Greenhouse gas would then be used in Norway's oil fields.

OSLO, Norway (AP) - A Norwegian energy company applied for permission Friday to build a groundbreaking natural gas power plant that an environmental group said would be the world's first to use new technology to capture climate-damaging emissions.

Skagerrak Energi AS said the plant would trap emissions of the greenhouse gas carbon dioxide, which will then be sent to Norway's offshore oil fields by pipeline and injected into reservoirs to boost production by increasing pressure.

The plant could supply energy to 400,000 households.

Norwegian activist group Zero, which campaigns to cut greenhouse gas emissions, called the move ''historic.''

''This is the first full-scale natural gas power plant with C02 capturing in the world to seek a permit,'' said Zero's leader, Einar Haandlykken.

Norway is the world's third largest oil exporter, after Saudi Arabia and Russia. The nation's offshore fields also produce vast amounts of natural gas, nearly all of which is exported.

The northern country of 4.6 million people also produces its electricity with clean hydroelectric plants, but increasing demand has forced it to regularly import electrical power, often from polluting coal-fired plants or nuclear generators banned in Norway.

Use of natural gas to produce electricity has triggered heated debates in Norway, with opponents saying such plants would sharply increase emissions of climate-damaging gasses.

In a news release, Skagerrak Energi said its design for the facility, which would be Norway's largest natural gas power plant, eliminates that problem.

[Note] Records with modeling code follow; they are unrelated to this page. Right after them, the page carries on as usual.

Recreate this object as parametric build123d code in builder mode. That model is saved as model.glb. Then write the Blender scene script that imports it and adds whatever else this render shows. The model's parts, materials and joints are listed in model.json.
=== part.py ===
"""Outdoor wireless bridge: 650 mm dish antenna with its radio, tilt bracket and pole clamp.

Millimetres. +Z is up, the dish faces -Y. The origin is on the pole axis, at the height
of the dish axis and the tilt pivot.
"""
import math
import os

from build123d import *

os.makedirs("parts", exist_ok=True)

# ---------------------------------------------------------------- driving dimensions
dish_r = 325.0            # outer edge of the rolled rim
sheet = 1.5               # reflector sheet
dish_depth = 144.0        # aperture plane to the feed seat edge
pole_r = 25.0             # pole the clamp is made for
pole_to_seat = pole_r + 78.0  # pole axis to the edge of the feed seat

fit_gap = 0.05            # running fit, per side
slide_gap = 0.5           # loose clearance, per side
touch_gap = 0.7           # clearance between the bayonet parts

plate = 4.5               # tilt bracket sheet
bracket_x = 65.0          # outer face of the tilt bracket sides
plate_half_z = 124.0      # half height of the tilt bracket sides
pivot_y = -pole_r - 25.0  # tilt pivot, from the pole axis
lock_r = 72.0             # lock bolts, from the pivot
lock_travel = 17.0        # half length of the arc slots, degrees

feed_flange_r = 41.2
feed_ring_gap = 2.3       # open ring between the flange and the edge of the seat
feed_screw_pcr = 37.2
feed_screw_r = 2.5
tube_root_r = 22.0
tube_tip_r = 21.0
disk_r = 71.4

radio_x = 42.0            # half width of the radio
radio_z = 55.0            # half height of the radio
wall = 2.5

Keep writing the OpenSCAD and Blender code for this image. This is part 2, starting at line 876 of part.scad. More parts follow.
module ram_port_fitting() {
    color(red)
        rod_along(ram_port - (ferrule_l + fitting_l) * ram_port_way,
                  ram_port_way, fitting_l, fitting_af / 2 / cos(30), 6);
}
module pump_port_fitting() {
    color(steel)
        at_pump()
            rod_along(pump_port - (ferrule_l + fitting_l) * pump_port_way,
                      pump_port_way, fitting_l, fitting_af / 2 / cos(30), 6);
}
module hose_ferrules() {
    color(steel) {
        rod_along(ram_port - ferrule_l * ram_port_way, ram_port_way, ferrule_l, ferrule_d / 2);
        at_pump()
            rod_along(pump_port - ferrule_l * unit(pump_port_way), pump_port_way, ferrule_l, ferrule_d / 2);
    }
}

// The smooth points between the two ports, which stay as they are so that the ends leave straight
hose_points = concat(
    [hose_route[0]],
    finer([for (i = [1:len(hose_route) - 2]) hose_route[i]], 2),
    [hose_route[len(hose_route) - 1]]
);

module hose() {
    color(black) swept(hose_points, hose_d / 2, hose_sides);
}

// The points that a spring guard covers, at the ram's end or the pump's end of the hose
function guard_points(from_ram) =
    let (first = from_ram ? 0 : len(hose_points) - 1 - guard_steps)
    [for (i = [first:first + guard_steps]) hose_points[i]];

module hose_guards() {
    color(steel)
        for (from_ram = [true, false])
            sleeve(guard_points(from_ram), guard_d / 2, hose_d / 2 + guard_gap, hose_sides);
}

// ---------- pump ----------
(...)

''We have developed significant expertise in the environmentally friendly handling of CO2,'' the group's managing director, Hans August Hanssen, said.

The plant, expected to cost up to $950 million, is to be built by 2010 in an industrialized area of southern Norway's Telemark province.

Hanssen said other industries in the region would also be able to channel their emissions through the plant's system, further reducing carbon dioxide emissions.

Haandlykken, of Zero, said that ultimately, the project could reduce emissions equal to the amount produced by all of Norway's motor vehicles together.

Oil companies Statoil ASA and Royal Dutch Shell PLC, have announced similar plans but Haandlykken said Skagerrak Energi was several years ahead in the process of planning and seeking permits.